The IG findings also suggested that lack of concrete oversight exists on a national level as well.

“VA’s [national] HIM leaders said they provide guidance in the form of practice briefs, fact sheets, or ‘fireside chats’ to medical facility HIM leaders. This guidance is intended to provide potential solutions to track, monitor, define, and fix backlogs,” the audit team reported. “The guidance is not distributed through official publication channels; therefore it is not consistently implemented by medical facility directors.”

Staffing shortages also had a significant effect. Of the 78 facilities where the audit team interviewed staff remotely, 57 reported personnel shortages or turnover as a cause of their backlog. Officials at one site reported that, due to budget concerns at the VISN level, the facility had adopted a ceiling on full-time equivalent hires. Healthcare provider positions received priority, while open positions for document scanners remained unfilled.

Facilities reported a significant disparity in the number of staff at each facility. One hospital had 14 authorized staff to provide scanning and indexing services for 44,000 veterans. Another facility served 46,000 veterans but had only three authorized staff.

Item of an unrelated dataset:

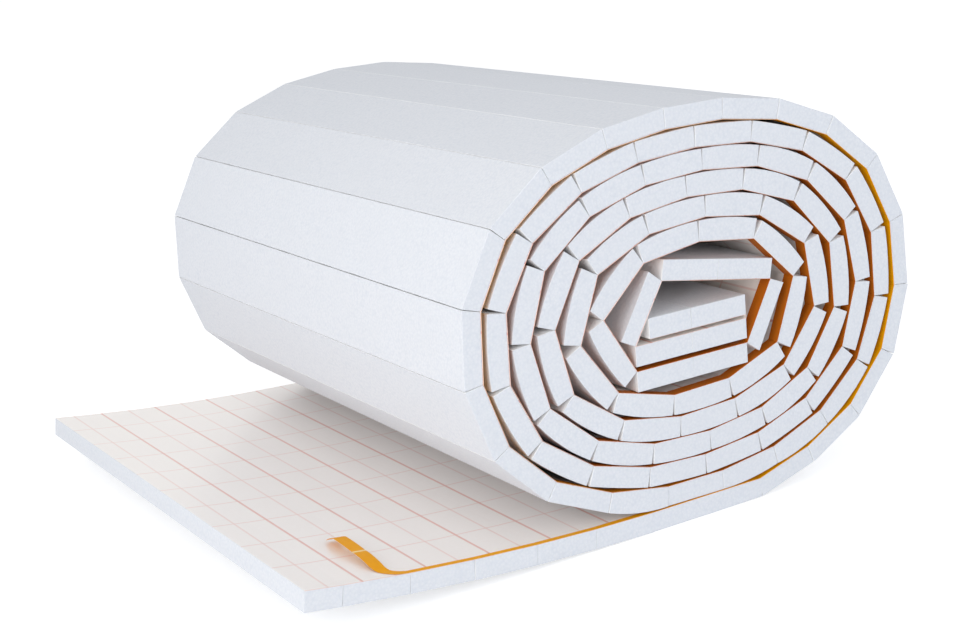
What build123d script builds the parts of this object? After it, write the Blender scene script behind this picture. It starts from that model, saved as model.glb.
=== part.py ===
from build123d import *
import math
import os

# Rolled underfloor insulation: a sheet of white foam slats on a printed facing film,
# wound film side in to a flattened roll that lies on its side, its outer end let down
# on the floor as a short flap. X runs along the sheet, the flap towards -X, Y runs
# along the roll's axis, Z is up. The origin is on the floor under the middle of it all.

# The sheet, in millimetres
SHEET_WIDTH = 1000.0
SLAT_PITCH = 100.0
SLAT_THICKNESS = 30.0
SAW_KERF = 1.5
FILM_THICKNESS = 0.4

# The self-adhesive strip along the near edge of the film, on its bare side. It begins
# this many slats out from the fold. Its outer end has come unstuck: it is folded square
# across the film, rises off it to a crease and comes down again to its tip.
STRIP_WIDTH = 20.0
STRIP_THICKNESS = 0.3
BARE_SLATS = 4
STRIP_SHORT_OF_END = 112.0
TAIL_TO_CREASE = 65.0
CREASE_TO_CURL = 60.0
CURL_TO_TIP = 20.0
CREASE_RISE = 9.0
CURL_RISE = 12.0
TIP_RISE = 3.0

# How close one turn lies to the next, and the bends that the straight slats cut across
LAY_CLEARANCE = 0.3
FLAT_BEND_RADIUS = 535.0
SIDE_BEND_RADIUS = 141.0

# The folded core, with the slats' leans in degrees anticlockwise from +X
FOLD_GAP = 6.0
CORE_SIDE_LEAN = 58.5
CORE_TOP_LEAN = -10.1
CORE_SAG = 6.0
INNER_END_GAP = 4.0

# The flattened spiral round the core, a squared-off ellipse that grows by the lay of the
# sheet each turn. It starts at an angle in degrees, taken clockwise from -X.
SPIRAL_TURNS = 5.79
SPIRAL_START = -48.0
SQUARENESS = 2.28
CORE_HALF_WIDTH = 163.0
CORE_HALF_HEIGHT = 91.0

# The let-down end: slats flat on the floor, then the flap, which lifts a little at each slat
FLOOR_SLATS = 2
FLAP_SLATS = 5
FLAP_CURL = 1.4
OUTER_END_OFFCUT = 55.0

LINING = FILM_THICKNESS + STRIP_THICKNESS + LAY_CLEARANCE
LAY = SLAT_THICKNESS + LINING

# How finely a slat's far end is looked for along the spiral, in radians and then in
# halvings of that, and how the turns are slackened until they clear each other
SEARCH_STEP = 0.1
HALVINGS = 40
SLACK_STEP = 0.05
SLACK_TRIES = 60


def step(point, lean, length):
    """The point a length further on at a lean in degrees."""
    angle = math.radians(lean)
    return (point[0] + length * math.cos(angle), point[1] + length * math.sin(angle))


def lean_of(start, end):
    return math.degrees(math.atan2(end[1] - start[1], end[0] - start[0]))


def foam_face(start, end):
    """The two corners of a slat's outer face, away from the film."""
    outward = lean_of(start, end) + 90.0
    return [step(start, outward, SLAT_THICKNESS), step(end, outward, SLAT_THICKNESS)]


def outer_corners(hinges):
    corners = []
    for start, end in zip(hinges, hinges[1:]):
        corners += foam_face(start, end)
    return corners


def lay_core():
    """Hinges of the first turn, from the fold outwards, and of the end folded over it."""
    first = [(0.0, 0.0)]
    for lean in (180.0, 180.0, CORE_SIDE_LEAN, CORE_TOP_LEAN, CORE_TOP_LEAN):
        first.append(step(first[-1], lean, SLAT_PITCH))
    drop = first[-1][1] + LAY + CORE_SAG
    down = math.degrees(math.asin(drop / SLAT_PITCH)) - 180.0
    for lean in (down, -180.0, -180.0):
        first.append(step(first[-1], lean, SLAT_PITCH))

    top = step(first[0], 90.0, FOLD_GAP)
    joint = step(top, 180.0, SLAT_PITCH)
    climb = (FOLD_GAP + SLAT_THICKNESS) / math.tan(math.radians(CORE_SIDE_LEAN))
    offcut = joint[0] - (first[2][0] + climb + INNER_END_GAP)
    folded = [step(joint, 180.0, offcut), joint, top]
    return folded, first


def spiral_point(angle, slack):
    """A point of the flattened spiral, clockwise from -X by an angle in radians."""
    turns = angle / math.tau
    side_growth = LAY + slack + SLAT_PITCH ** 2 / (8 * SIDE_BEND_RADIUS)
    flat_growth = LAY + slack + SLAT_PITCH ** 2 / (8 * FLAT_BEND_RADIUS)
    half_width = CORE_HALF_WIDTH + turns * side_growth
    half_height = CORE_HALF_HEIGHT + turns * flat_growth
    across = math.copysign(abs(math.cos(angle)) ** (2 / SQUARENESS), math.cos(angle))
    up = math.copysign(abs(math.sin(angle)) ** (2 / SQUARENESS), math.sin(angle))
    return (-half_width * across, half_height * up)


def lay_spiral(slack):
    """Hinges a slat apart along the spiral."""
    angle = math.radians(SPIRAL_START)
    last = angle + SPIRAL_TURNS * math.tau
    hinges = [spiral_point(angle, slack)]
    while angle < last:
        near, far = angle, angle
        while math.dist(hinges[-1], spiral_point(far, slack)) < SLAT_PITCH:
            near, far = far, far + SEARCH_STEP
        for halving in range(HALVINGS):
            middle = (near + far) / 2
            if math.dist(hinges[-1], spiral_point(middle, slack)) < SLAT_PITCH:
                near = middle
            else:
                far = middle
        angle = far
        hinges.append(spiral_point(angle, slack))
    return hinges


def tightest_gap(hinges, fold):
    """The least room between any slat's film and the foam of the turn inside it."""
    corners = []
    least = SLAT_PITCH
    for index, (start, end) in enumerate(zip(hinges, hinges[1:])):
        lean = math.radians(lean_of(start, end))
        for x, z in corners[:-2]:
            along = (x - start[0]) * math.cos(lean) + (z - start[1]) * math.sin(lean)
            inward = (x - start[0]) * math.sin(lean) - (z - start[1]) * math.cos(lean)
            if 0.0 < along < math.dist(start, end) and abs(inward) < SLAT_THICKNESS:
                least = min(least, inward)
        if index != fold:
            corners += foam_face(start, end)
    return least


def lay_sheet():
    """The sheet's hinges on the foam side of its film, inner end first."""
    folded, first = lay_core()
    fold = len(folded) - 1
    for tries in range(SLACK_TRIES):
        spiral = lay_spiral(tries * SLACK_STEP)
        shift_x = spiral[0][0] - first[-1][0]
        shift_z = spiral[0][1] - first[-1][1]
        core = [(x + shift_x, z + shift_z) for x, z in folded + first]
        hinges = core + spiral[1:]
        if tightest_gap(hinges, fold) >= LINING:
            break

    lowest = min(z for x, z in outer_corners(hinges[:-2]))
    floor_level = min(lowest - LINING, hinges[-1][1])
    drop = hinges[-1][1] - floor_level
    landing = math.degrees(math.asin(drop / SLAT_PITCH)) - 180.0
    leans = [landing] + [-180.0] * FLOOR_SLATS
    leans += [-180.0 - FLAP_CURL * (count + 1) for count in range(FLAP_SLATS)]
    for lean in leans:
        hinges.append(step(hinges[-1], lean, SLAT_PITCH))
    hinges.append(step(hinges[-1], leans[-1] - FLAP_CURL, OUTER_END_OFFCUT))

    outline = hinges + outer_corners(hinges)
    middle = (min(x for x, z in outline) + max(x for x, z in outline)) / 2
    floor = floor_level - SLAT_THICKNESS
    return [(x - middle, z - floor) for x, z in hinges], fold


def band(path, near_side, far_side):
    """The outline of a thin band that follows a path, between two depths on its inner side."""
    runs = [lean_of(start, end) for start, end in zip(path, path[1:])]
    edges = []
    for depth in (near_side, far_side):
        edge = []
        for point, coming, going in zip(path, [runs[0]] + runs, runs + [runs[-1]]):
            half_turn = (coming - going) % 360.0 / 2
            mitre = depth / math.cos(math.radians(half_turn))
            edge.append(step(point, coming - half_turn - 90.0, mitre))
        edges.append(edge)
    return edges[0] + edges[1][::-1]


def extruded(outline, near_y, far_y):
    """An outline in X and Z made solid between two places along the roll."""
    corners = [Vector(x, near_y, z) for x, z in outline]
    face = make_face(Polyline(*corners, close=True))
    return extrude(face, amount=far_y - near_y, dir=(0, 1, 0))


def slat(start, end, near_cut, far_cut):
    """One foam slat, cut back at each end by its share of the kerf."""
    lean = lean_of(start, end)
    foot = step(start, lean, near_cut)
    toe = step(end, lean + 180.0, far_cut)
    return extruded([foot, toe] + foam_face(foot, toe)[::-1], NEAR, FAR)


def slat_node(index, turned):
    """The name of the group that a slat belongs to."""
    if index < FOLD:
        return "slats_folded_end"
    if index >= LAST - FLAP_SLATS:
        return "slats_flap"
    if index >= LAST - FLAP_SLATS - FLOOR_SLATS:
        return "slats_on_floor"
    return f"slats_turn_{int(turned // 360) + 1}"


def strip_path():
    """The strip's way along the film, from the middle of a slat to its fold on the flap."""
    first = FOLD + BARE_SLATS
    starts = step(HINGES[first], lean_of(HINGES[first], HINGES[first + 1]), SLAT_PITCH / 2)
    short = STRIP_SHORT_OF_END - OUTER_END_OFFCUT
    folds = step(HINGES[-2], lean_of(HINGES[-2], HINGES[-3]), short)
    return [starts] + HINGES[first + 1:-2] + [folds]


def strip_tail(last_bend, folds):
    """The loose end, folded back over the strip and turned across the film."""
    lean = lean_of(folds, last_bend)
    lies_on = step(folds, lean + 90.0, FILM_THICKNESS + STRIP_THICKNESS)
    across = Plane(
        origin=(lies_on[0], NEAR, lies_on[1]),
        x_dir=(0, 1, 0),
        z_dir=(math.cos(math.radians(lean)), 0, math.sin(math.radians(lean))),
    )
    crease = STRIP_WIDTH + TAIL_TO_CREASE
    curl = crease + CREASE_TO_CURL
    path = [
        (0.0, 0.0),
        (STRIP_WIDTH, 0.0),
        (crease, CREASE_RISE),
        (curl, CURL_RISE),
        (curl + CURL_TO_TIP, TIP_RISE),
    ]
    outline = [across.from_local_coords((y, z, 0)) for y, z in band(path, 0.0, -STRIP_THICKNESS)]
    return extrude(make_face(Polyline(*outline, close=True)), amount=STRIP_WIDTH, dir=across.z_dir)


HINGES, FOLD = lay_sheet()
LAST = len(HINGES) - 2
NEAR = -SHEET_WIDTH / 2
FAR = SHEET_WIDTH / 2
CUT = SAW_KERF / 2

groups = {}
turned = 0.0
for index, (start, end) in enumerate(zip(HINGES, HINGES[1:])):
    if index > FOLD + 1:
        turned += (lean_of(HINGES[index - 1], start) - lean_of(start, end)) % 360.0
    if index != FOLD:
        near_cut = CUT if index else 0.0
        far_cut = CUT if index < LAST else 0.0
        piece = slat(start, end, near_cut, far_cut)
        groups.setdefault(slat_node(index, turned), []).append(piece)

nodes = {name: Compound(children=pieces) for name, pieces in groups.items()}
nodes["facing_film"] = extruded(band(HINGES, 0.0, FILM_THICKNESS), NEAR, FAR)
path = strip_path()
strip = band(path, FILM_THICKNESS, FILM_THICKNESS + STRIP_THICKNESS)
nodes["edge_strip"] = extruded(strip, NEAR, NEAR + STRIP_WIDTH) + strip_tail(*path[-2:])

os.makedirs("parts", exist_ok=True)
for name, shape in nodes.items():
    export_step(shape, f"parts/{name}.step")
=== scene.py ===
import math
import random

import bmesh
import bpy
from mathutils import Matrix, Vector, noise


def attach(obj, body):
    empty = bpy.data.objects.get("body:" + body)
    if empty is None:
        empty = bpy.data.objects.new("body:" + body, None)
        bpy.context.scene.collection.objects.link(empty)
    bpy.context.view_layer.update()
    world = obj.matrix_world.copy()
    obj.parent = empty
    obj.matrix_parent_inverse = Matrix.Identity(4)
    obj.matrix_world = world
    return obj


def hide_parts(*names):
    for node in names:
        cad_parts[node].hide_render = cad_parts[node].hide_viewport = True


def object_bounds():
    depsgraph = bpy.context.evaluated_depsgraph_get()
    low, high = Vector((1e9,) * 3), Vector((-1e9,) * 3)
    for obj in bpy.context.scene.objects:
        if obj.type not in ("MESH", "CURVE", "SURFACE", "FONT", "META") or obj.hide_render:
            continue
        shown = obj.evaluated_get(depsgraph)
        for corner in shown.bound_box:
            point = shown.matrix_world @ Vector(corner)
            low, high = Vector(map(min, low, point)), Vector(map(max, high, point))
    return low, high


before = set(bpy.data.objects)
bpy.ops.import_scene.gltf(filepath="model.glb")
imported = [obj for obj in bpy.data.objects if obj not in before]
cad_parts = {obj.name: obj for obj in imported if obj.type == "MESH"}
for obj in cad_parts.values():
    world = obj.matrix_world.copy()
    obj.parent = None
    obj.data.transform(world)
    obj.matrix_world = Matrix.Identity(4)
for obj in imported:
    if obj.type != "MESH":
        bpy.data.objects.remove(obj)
cad_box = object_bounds()

# Facing film. A thin plastic film, printed with a grid by which the heating pipe is laid
# out. It is glued to the whole face of the board and left uncut where the slats part.
FILM_THICKNESS = 0.0004
GRID = 0.100
FIRST_LINE = 0.083
LINE_WIDTH_MM = 3.6
FAINT_WIDTH_MM = 3.0
LINE_CORE = 0.3
LINE_FADE = 0.7
MOTTLE_MM = 6.25
WELD = 1e-5
FLAT_WITHIN = math.radians(0.4)
NEAR_FACING = -0.9
SHORT_EDGE = 1.5 * FILM_THICKNESS


def linear(code):
    """An sRGB hex colour as the linear colour that a shader takes."""
    parts = [int(code[i : i + 2], 16) / 255 for i in (1, 3, 5)]
    return [p / 12.92 if p <= 0.04045 else ((p + 0.055) / 1.055) ** 2.4 for p in parts] + [1.0]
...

The report included nine recommendations from the audit team, including implementing formal national controls to monitor the backlog; directing VISNs and facilities with a backlog to allocate more staff; implementing standardized quality assurance procedures to prevent illegible scanned documents; and ensuring that original documents are retained until quality of the scanning is verified. VA concurred with all of the OIG recommendations and expects to have addressed all of them by July 2020.